**Task data**
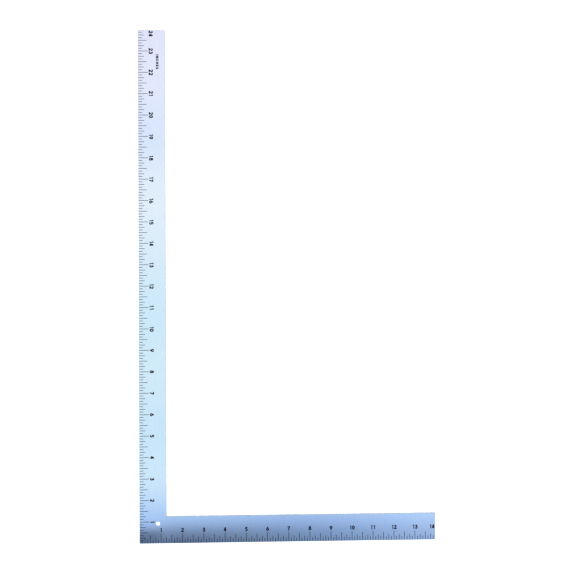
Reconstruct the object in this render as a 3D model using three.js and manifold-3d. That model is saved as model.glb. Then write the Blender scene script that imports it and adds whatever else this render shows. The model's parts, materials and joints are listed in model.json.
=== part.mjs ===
// A steel square: one flat L-shaped plate with an inch scale along the outer edge of each arm.
// It lies on its back, graduated face up. The origin is the outer corner of the heel, on the
// underside, where both scales have their zero. The long arm (the blade) runs along +Y and the
// short arm (the tongue) along +X. Every mark is a shallow recess. Each numeral's recess holds
// its own inlay of black enamel.

import * as THREE from "three";
import { mergeVertices } from "three/addons/utils/BufferGeometryUtils.js";
import Module from "manifold-3d";

const wasm = await Module();
wasm.setup();

// Driving dimensions. Lengths are in millimetres, angles in degrees. Each arm is sheared off a
// little short of the last inch of its scale.
const inch = 25.4;
const bladeInches = 24;
const tongueInches = 14;
const endTrim = 0.8;
const armWidth = 1.25 * inch;
const plateThickness = 1.5;
const hangingHole = { x: 21.7, y: 23.1, diameter: 5.5 };
const holeSegments = 32;

// Graduations, cut in from the outer edge of each arm.
const divisionsPerInch = 8;
const lineWidth = 0.45;
const lineLengths = { inch: 11.4, half: 9.9, quarter: 7.0, eighth: 4.7 };
const markDepth = 0.12;

// Numerals. The enamel stops short of the recess it lies in, all round and at the top.
const numeralHeight = 4.8;
const numeralWidth = 3.1;
const penWidth = 1.0;
const penWidthOfOne = 0.8;
const numeralAdvance = 3.75;
const advanceWithOne = 3.25;
const bladeNumeralBase = 12.7;
const tongueNumeralBase = 13.1;
const endNumeralInset = 4.7;
const enamelClearance = 0.02;
const enamelSink = 0.02;
const arcStep = 22.5;

const overcut = 1;
const bladeLength = bladeInches * inch - endTrim;
const tongueLength = tongueInches * inch - endTrim;
const markFloor = plateThickness - markDepth;

const steel = new THREE.MeshStandardMaterial({ color: 0xb8bfcc, roughness: 0.3, metalness: 1 });
const enamel = new THREE.MeshStandardMaterial({ color: 0x14171f, roughness: 0.5, metalness: 0 });

// The two scales. A scale's own frame has its numerals upright, x along the edge and y into the
// arm, and its numerals stand at the height "base". The blade's frame is turned a quarter
// clockwise, so its scale runs towards -x.
const scales = [
  { arm: "blade", inches: bladeInches, turn: -Math.PI / 2, direction: -1, base: bladeNumeralBase },
  { arm: "tongue", inches: tongueInches, turn: 0, direction: 1, base: tongueNumeralBase },
];

// Solids, for the cuts and joins.

function toSolid(geometry) {
  const bare = geometry.index ? geometry.toNonIndexed() : geometry.clone();
  bare.deleteAttribute("normal");
  bare.deleteAttribute("uv");
  const merged = mergeVertices(bare);
  return new wasm.Manifold(
    new wasm.Mesh({
      numProp: 3,
      vertProperties: merged.attributes.position.array,
      triVerts: new Uint32Array(merged.index.array),
    }),
  );
}

function toGeometry(solid) {
  const mesh = solid.getMesh();
  const geometry = new THREE.BufferGeometry();
  geometry.setAttribute("position", new THREE.BufferAttribute(mesh.vertProperties, 3));
  geometry.setIndex(new THREE.BufferAttribute(mesh.triVerts, 1));
  geometry.computeVertexNormals();
  return geometry;
}

function extrude(shape, depth, curveSegments = 1) {
  return new THREE.ExtrudeGeometry(shape, { depth, curveSegments, bevelEnabled: false });
}

// Strokes that the numerals are drawn with, given by their centre lines. A numeral's own frame
// has its origin at the middle of its base line.

function bar(x1, y1, x2, y2) {
  return (pen, depth) => {
    const along = new THREE.Vector2(x2 - x1, y2 - y1);
    const side = new THREE.Vector2(-along.y, along.x).setLength(pen / 2);
    const shape = new THREE.Shape([
      new THREE.Vector2(x1 - side.x, y1 - side.y),
      new THREE.Vector2(x2 - side.x, y2 - side.y),
      new THREE.Vector2(x2 + side.x, y2 + side.y),
      new THREE.Vector2(x1 + side.x, y1 + side.y),
    ]);
    return toSolid(extrude(shape, depth));
  };
}

function arc(x, y, radius, startAngle, endAngle) {
  return (pen, depth) => {
    const from = THREE.MathUtils.degToRad(startAngle);
    const to = THREE.MathUtils.degToRad(endAngle);
    const shape = new THREE.Shape();
    shape.absarc(x, y, radius + pen / 2, from, to, false);
    shape.absarc(x, y, radius - pen / 2, to, from, true);
    shape.closePath();
    const steps = Math.ceil((endAngle - startAngle) / arcStep);
    return toSolid(extrude(shape, depth, steps / 2));
  };
}

function loop(x, y, radiusX, radiusY = radiusX) {
  return (pen, depth) => {
    const shape = new THREE.Shape();
    shape.absellipse(x, y, radiusX + pen / 2, radiusY + pen / 2, 0, 2 * Math.PI, false, 0);
    const counter = new THREE.Path();
    counter.absellipse(x, y, radiusX - pen / 2, radiusY - pen / 2, 0, 2 * Math.PI, true, 0);
    shape.holes.push(counter);
    return toSolid(extrude(shape, depth, 180 / arcStep));
  };
}

// Levels and radii of the strokes' centre lines, and the angle at which the curve of a 2 meets its
// tail, which it overlaps a little. A stroke that has to end level runs past the base line or the
// cap line, where the numeral is trimmed.
const half = (numeralWidth - penWidth) / 2;
const low = penWidth / 2;
const high = numeralHeight - penWidth / 2;
const below = -overcut;
const above = numeralHeight + overcut;
const bowl = 1.1;
const wideBowl = 1.2;
const crown = (high - low) / 2 - bowl;
const hook = 1.0;
const tailAngle = 39.4;
const tailOverlap = 4;

function onArc(x, y, radius, angle) {
  const a = THREE.MathUtils.degToRad(angle);
  return [x + radius * Math.cos(a), y + radius * Math.sin(a)];
}

const tailStart = onArc(0, high - hook, hook, -tailAngle);
const strokes = {
  0: [loop(0, numeralHeight / 2, half, numeralHeight / 2 - low)],
  1: [bar(0.3, below, 0.3, above), bar(-0.75, high - 0.43, 0.3, high + 0.3)],
  2: [
    arc(0, high - hook, hook, -tailAngle - tailOverlap, 180),
    bar(...tailStart, -half, low - 0.05),
    bar(-half - low, low, half + low, low),
  ],
  3: [
    arc(0, high - crown, crown, -90, 170),
    arc(0, low + bowl, bowl, -170, 90),
    bar(-0.5, low + 2 * bowl, 0.1, low + 2 * bowl),
  ],
  4: [bar(0.5, below, 0.5, above), bar(-1.6, 1.4, 1.35, 1.4), bar(-1.2, 1.45, 0.8, above)],
  5: [
    arc(-0.1, low + bowl, bowl, -150, 125),
    bar(-0.8, high, 1.25, high),
    bar(-0.6, above, ...onArc(-0.1, low + bowl, bowl, 142)),
  ],
  6: [loop(0, low + bowl, wideBowl, bowl), bar(...onArc(0, low + bowl, wideBowl, 165), 0.9, above)],
  7: [bar(-half - low, high, half + low, high), bar(half + 0.29, above, -0.75, below)],
  8: [loop(0, low + bowl, bowl), loop(0, high - crown, crown)],
  9: [loop(0, high - bowl, wideBowl, bowl), bar(...onArc(0, high - bowl, wideBowl, -15), -0.9, below)],
};

// One numeral, standing up from z = 0, drawn fatter all round by "extra".
function numeralSolid(digit, depth, extra = 0) {
  const pen = (digit === "1" ? penWidthOfOne : penWidth) + 2 * extra;
  const drawn = strokes[digit].map((stroke) => stroke(pen, depth));
  const joined = drawn.reduce((whole, stroke) => whole.add(stroke));
  const height = numeralHeight + 2 * extra;
  const trim = new THREE.BoxGeometry(2 * numeralWidth, height, 3 * depth);
  trim.translate(0, numeralHeight / 2, 0);
  return joined.intersect(toSolid(trim));
}

// The places of one scale's numerals, in the scale's own frame.
function numeralPlaces(scale) {
  const places = [];
  for (let number = 1; number <= scale.inches; number += 1) {
    const inset = number === scale.inches ? endNumeralInset : 0;
    const centre = scale.direction * (number * inch - inset);
    const digits = [...String(number)];
    const advance = digits.includes("1") ? advanceWithOne : numeralAdvance;
    digits.forEach((digit, index) => {
      const side = digits.length === 1 ? "" : ["_left", "_right"][index];
      const shift = (index - (digits.length - 1) / 2) * advance;
      places.push({ name: `${scale.arm}_numeral_${number}${side}`, digit, x: centre + shift });
    });
  }
  return places;
}

function lineLength(division) {
  if (division % divisionsPerInch === 0) return lineLengths.inch;
  if (division % (divisionsPerInch / 2) === 0) return lineLengths.half;
  if (division % (divisionsPerInch / 4) === 0) return lineLengths.quarter;
  return lineLengths.eighth;
}

// The recess of one graduation line, in the scale's own frame.
function lineCutter(scale, division) {
  const length = lineLength(division);
  const cutter = new THREE.BoxGeometry(lineWidth, length + overcut, markDepth + overcut);
  const x = (scale.direction * division * inch) / divisionsPerInch;
  return cutter.translate(x, (length - overcut) / 2, markFloor + (markDepth + overcut) / 2);
}

function plateOutline() {
  const outline = new THREE.Shape([
    new THREE.Vector2(0, 0),
    new THREE.Vector2(tongueLength, 0),
    new THREE.Vector2(tongueLength, armWidth),
    new THREE.Vector2(armWidth, armWidth),
    new THREE.Vector2(armWidth, bladeLength),
    new THREE.Vector2(0, bladeLength),
  ]);
  const hole = new THREE.Path();
  hole.absarc(hangingHole.x, hangingHole.y, hangingHole.diameter / 2, 0, 2 * Math.PI, true);
  outline.holes.push(hole);
  return outline;
}

const pocketGeometry = {};
const inlayGeometry = {};
for (const digit of Object.keys(strokes)) {
  const pocket = numeralSolid(digit, markDepth + overcut, enamelClearance);
  pocketGeometry[digit] = toGeometry(pocket);
  inlayGeometry[digit] = toGeometry(numeralSolid(digit, markDepth - enamelSink));
}

// The plate, with a recess cut for every graduation line and every numeral.
function plateSolid() {
  let plate = toSolid(extrude(plateOutline(), plateThickness, holeSegments / 2));
  for (const scale of scales) {
    const cutters = [];
    for (let division = 1; division < scale.inches * divisionsPerInch; division += 1) {
      cutters.push(lineCutter(scale, division));
    }
    for (const place of numeralPlaces(scale)) {
      const pocket = pocketGeometry[place.digit].clone();
      cutters.push(pocket.translate(place.x, scale.base, markFloor));
    }
    for (const cutter of cutters) {
      plate = plate.subtract(toSolid(cutter.rotateZ(scale.turn)));
    }
  }
  return plate;
}

function addNumerals(group, scale) {
  const row = new THREE.Group();
  row.rotation.z = scale.turn;
  for (const place of numeralPlaces(scale)) {
    const inlay = new THREE.Mesh(inlayGeometry[place.digit], enamel);
    inlay.name = place.name;
    inlay.position.set(place.x, scale.base, markFloor);
    row.add(inlay);
  }
  group.add(row);
}

const steelSquare = new THREE.Group();
const plate = new THREE.Mesh(toGeometry(plateSolid()), steel);
plate.name = "square_plate";
steelSquare.add(plate);
scales.forEach((scale) => addNumerals(steelSquare, scale));

export default steelSquare;
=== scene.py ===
"""The looks of the steel square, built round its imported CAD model.

The square lies face up on a pale floor. Shapes are drawn in millimetres, and each finished mesh is
scaled to metres. The plate, its marks and their enamel are rebuilt here with eased edges and round
curves, in the places that the CAD model gives.
"""

import json
import math

import bmesh
import bpy
from mathutils import Matrix, Vector


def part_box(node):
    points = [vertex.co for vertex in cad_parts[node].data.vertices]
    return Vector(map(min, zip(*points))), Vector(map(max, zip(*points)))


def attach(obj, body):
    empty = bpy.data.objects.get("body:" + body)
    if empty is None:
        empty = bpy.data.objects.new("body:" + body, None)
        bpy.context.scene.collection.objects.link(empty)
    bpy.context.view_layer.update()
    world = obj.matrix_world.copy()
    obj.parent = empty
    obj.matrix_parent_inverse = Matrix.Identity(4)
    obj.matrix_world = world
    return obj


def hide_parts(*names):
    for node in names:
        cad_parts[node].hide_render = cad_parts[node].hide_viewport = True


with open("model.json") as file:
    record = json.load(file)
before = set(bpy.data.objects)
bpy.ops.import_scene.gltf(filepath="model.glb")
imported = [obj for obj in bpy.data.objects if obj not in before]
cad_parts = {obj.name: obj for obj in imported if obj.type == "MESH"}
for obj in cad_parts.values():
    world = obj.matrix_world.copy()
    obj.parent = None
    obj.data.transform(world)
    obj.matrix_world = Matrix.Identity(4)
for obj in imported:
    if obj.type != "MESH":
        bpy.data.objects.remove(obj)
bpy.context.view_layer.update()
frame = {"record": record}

# Sizes in millimetres, and angles in degrees. The plate's length, width and thickness come from the
# frame. The frame doesn't list the hole and the marks, which have the CAD model's sizes.
MM = 0.001
INCH = 25.4
plate_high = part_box("square_plate")[1]
TONGUE_LENGTH = plate_high.x / MM
BLADE_LENGTH = plate_high.y / MM
THICKNESS = plate_high.z / MM
MOUNTS = {mount["name"]: mount["pos_m"] for mount in frame["record"]["mounts"]}
ARM_WIDTH = MOUNTS["blade_inner_edge"][0] / MM
EDGE_RADIUS = 0.3
CORNER_RADIUS = 0.6
INNER_CORNER_RADIUS = 0.5
HOLE_CENTRE = (21.7, 23.1)
HOLE_RADIUS = 2.75
HOLE_EASING = 0.25
EDGE_STEPS = 8
CORNER_STEPS = 10
HOLE_STEPS = 72

DIVISIONS_PER_INCH = 8
LINE_WIDTH = 0.45
INCH_LINE, HALF_LINE, QUARTER_LINE, EIGHTH_LINE = 11.4, 9.9, 7.0, 4.7
MARK_DEPTH = 0.12
MARK_FLOOR = THICKNESS - MARK_DEPTH
ENAMEL_CLEARANCE = 0.01
ENAMEL_SINK = 0.02
OVERCUT = 1.0
ARC_STEP = 7.5

NUMERAL_HEIGHT = 4.8
NUMERAL_WIDTH = 3.1
NUMERAL_PEN = 1.0
PEN_OF_ONE = 0.8
NUMERAL_ADVANCE = 3.75
ADVANCE_WITH_ONE = 3.25
BLADE_NUMERAL_BASE = 12.7
TONGUE_NUMERAL_BASE = 13.1
END_NUMERAL_INSET = 4.7

LETTER_HEIGHT = 3.0
LETTER_PEN = 0.8
LETTER_GAP = 1.05
LETTER_PLACE = (22.5 * INCH, 0.895 * INCH)
LETTERED_WORD = "INCHES"

# Each scale's own frame has x along the edge, numerals upright at their base, and y into the arm.
SCALES = {
    "blade": {
        "inches": round(BLADE_LENGTH / INCH),
        "turn": -90,
        "direction": -1,
        "base": BLADE_NUMERAL_BASE,
    },
    "tongue": {
        "inches": round(TONGUE_LENGTH / INCH),
        "turn": 0,
        "direction": 1,
        "base": TONGUE_NUMERAL_BASE,
    },
}

# The plate's three kinds of surface, in the order of its materials. A polygon is level or upright
# by the z of its normal, and it lies on a plane that it is within the tolerance of.
FACE, EDGE, RECESS = range(3)
LEVEL_NORMAL = 0.999
UPRIGHT_NORMAL = 0.001
HEIGHT_TOLERANCE = 0.001
GRAIN_UV = "grain"

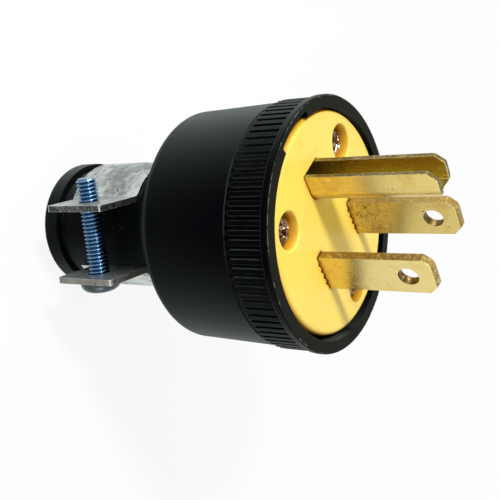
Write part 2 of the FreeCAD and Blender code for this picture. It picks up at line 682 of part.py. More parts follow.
# face screws and the threaded inserts they run into
for place, (y, z) in screw_spots.items():
    head = rod("face_head_" + place, "dims.face_screw_head_radius", "dims.face_screw_head",
               "-dims.recess_depth", y, z)
    shank = rod("face_shank_" + place, "dims.face_screw_radius", "dims.face_screw_length",
                "-dims.recess_depth - dims.face_screw_length", y, z)
    screw = finished("face_screw_body_" + place, joined("face_screw_blank_" + place, [head, shank]))
    head_front = size("face_screw_head") - size("recess_depth")
    dressed(screw, "Fillet", "face_head_rim_" + place,
            lambda edge: isCircle(edge, size("face_screw_head_radius"), head_front),
            "dims.head_dome_round")
    cross_x = "-dims.recess_depth + dims.face_screw_head - dims.cross_depth"
    cross = [
        block("face_cross_across_" + place, "dims.cross_depth + 1", "dims.cross_span",
              "dims.cross_width", cross_x, y + " - dims.cross_span / 2", z + " - dims.cross_width / 2"),
        block("face_cross_up_" + place, "dims.cross_depth + 1", "dims.cross_width",
              "dims.cross_span", cross_x, y + " - dims.cross_width / 2", z + " - dims.cross_span / 2"),
    ]
    nodes["face_screw_" + place] = cut("face_screw_cut_" + place, screw, cross)
    sleeve = rod("insert_sleeve_" + place, "dims.insert_radius", "dims.insert_length",
                 retainer_rear + " - dims.insert_sink - dims.insert_length", y, z)
    bore = rod("insert_bore_" + place, "dims.face_screw_radius", "dims.insert_length + 2",
               retainer_rear + " - dims.insert_sink - dims.insert_length - 1", y, z)
    nodes["boss_insert_" + place] = cut("insert_cut_" + place, sleeve, [bore])


# clamp half: strap bent over the neck with a flat ear each side; the lower one is turned over
def clampHalf(name, hole_radius):
    outer_radius = "(dims.neck_radius + dims.strap_thickness)"
    arch = doc.addObject("Part::Common", name + "_arch")
    arch.Base = rod(name + "_ring", outer_radius, "dims.saddle_rear - dims.ear_front", "-dims.saddle_rear")
    arch.Tool = block(name + "_above", "dims.saddle_rear - dims.ear_front + 2",
                      "2 * " + outer_radius + " + 2", outer_radius + " + 1",
                      "-dims.saddle_rear - 1", "-" + outer_radius + " - 1", "dims.ear_inner_height")
    ears = block(name + "_ears", "dims.ear_width", "2 * dims.ear_reach", "dims.strap_thickness",
                 "-dims.ear_front - dims.ear_width", "-dims.ear_reach", "dims.ear_inner_height")
    inside = rod(name + "_inside", "dims.neck_radius", "dims.saddle_rear - dims.ear_front + 2",
                 "-dims.saddle_rear - 1")
    holes = [
        rod(name + "_hole_" + end, hole_radius, "3 * dims.strap_thickness",
            "-dims.clamp_screw_from_face", sign + " * dims.clamp_screw_side",
            "dims.ear_inner_height - dims.strap_thickness", upright)
        for end, sign in (("near", "-1"), ("far", "1"))
    ]
    strap = joined(name + "_strap", [arch, ears])
    half = finished(name, cut(name + "_blank", strap, [inside] + holes))
    top = size("ear_inner_height") + size("strap_thickness")
    radius = size("neck_radius") + size("strap_thickness")

    def isBend(edge, ring, height):
        y = math.sqrt(ring ** 2 - height ** 2)
        middle = edge.CenterOfMass
        return isLine(edge, Vector(1, 0, 0)) and near(abs(middle.y), y) and near(middle.z, height)

    dressed(half, "Fillet", name + "_outer_bend", lambda edge: isBend(edge, radius, top),
            "dims.strap_bend")
    dressed(half, "Fillet", name + "_inner_bend",
            lambda edge: isBend(edge, size("neck_radius"), size("ear_inner_height")),
            "dims.strap_inner_bend")
    dressed(half, "Fillet", name + "_ear_corners",
            lambda edge: isLine(edge, Vector(0, 0, 1)) and near(abs(edge.CenterOfMass.y), size("ear_reach")),
            "dims.ear_corner")
    nodes[name] = half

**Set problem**
Repeat exactly the lines from the first line of the records above through the line containing "const markDepth = 0.12;", both included, and nothing else.

**Complete response**
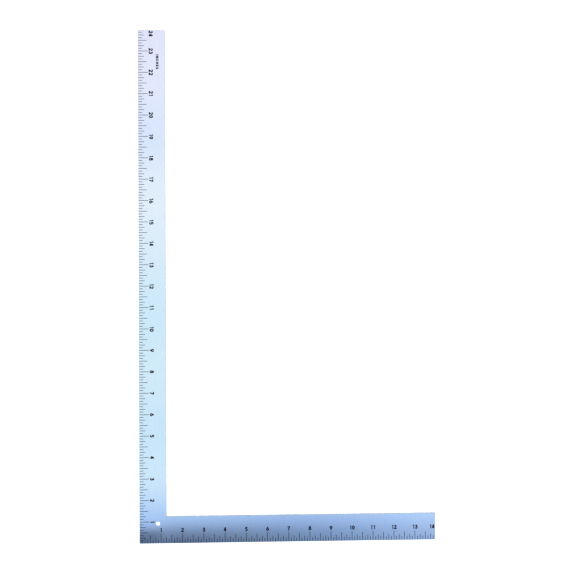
Reconstruct the object in this render as a 3D model using three.js and manifold-3d. That model is saved as model.glb. Then write the Blender scene script that imports it and adds whatever else this render shows. The model's parts, materials and joints are listed in model.json.
=== part.mjs ===
// A steel square: one flat L-shaped plate with an inch scale along the outer edge of each arm.
// It lies on its back, graduated face up. The origin is the outer corner of the heel, on the
// underside, where both scales have their zero. The long arm (the blade) runs along +Y and the
// short arm (the tongue) along +X. Every mark is a shallow recess. Each numeral's recess holds
// its own inlay of black enamel.

import * as THREE from "three";
import { mergeVertices } from "three/addons/utils/BufferGeometryUtils.js";
import Module from "manifold-3d";

const wasm = await Module();
wasm.setup();

// Driving dimensions. Lengths are in millimetres, angles in degrees. Each arm is sheared off a
// little short of the last inch of its scale.
const inch = 25.4;
const bladeInches = 24;
const tongueInches = 14;
const endTrim = 0.8;
const armWidth = 1.25 * inch;
const plateThickness = 1.5;
const hangingHole = { x: 21.7, y: 23.1, diameter: 5.5 };
const holeSegments = 32;

// Graduations, cut in from the outer edge of each arm.
const divisionsPerInch = 8;
const lineWidth = 0.45;
const lineLengths = { inch: 11.4, half: 9.9, quarter: 7.0, eighth: 4.7 };
const markDepth = 0.12;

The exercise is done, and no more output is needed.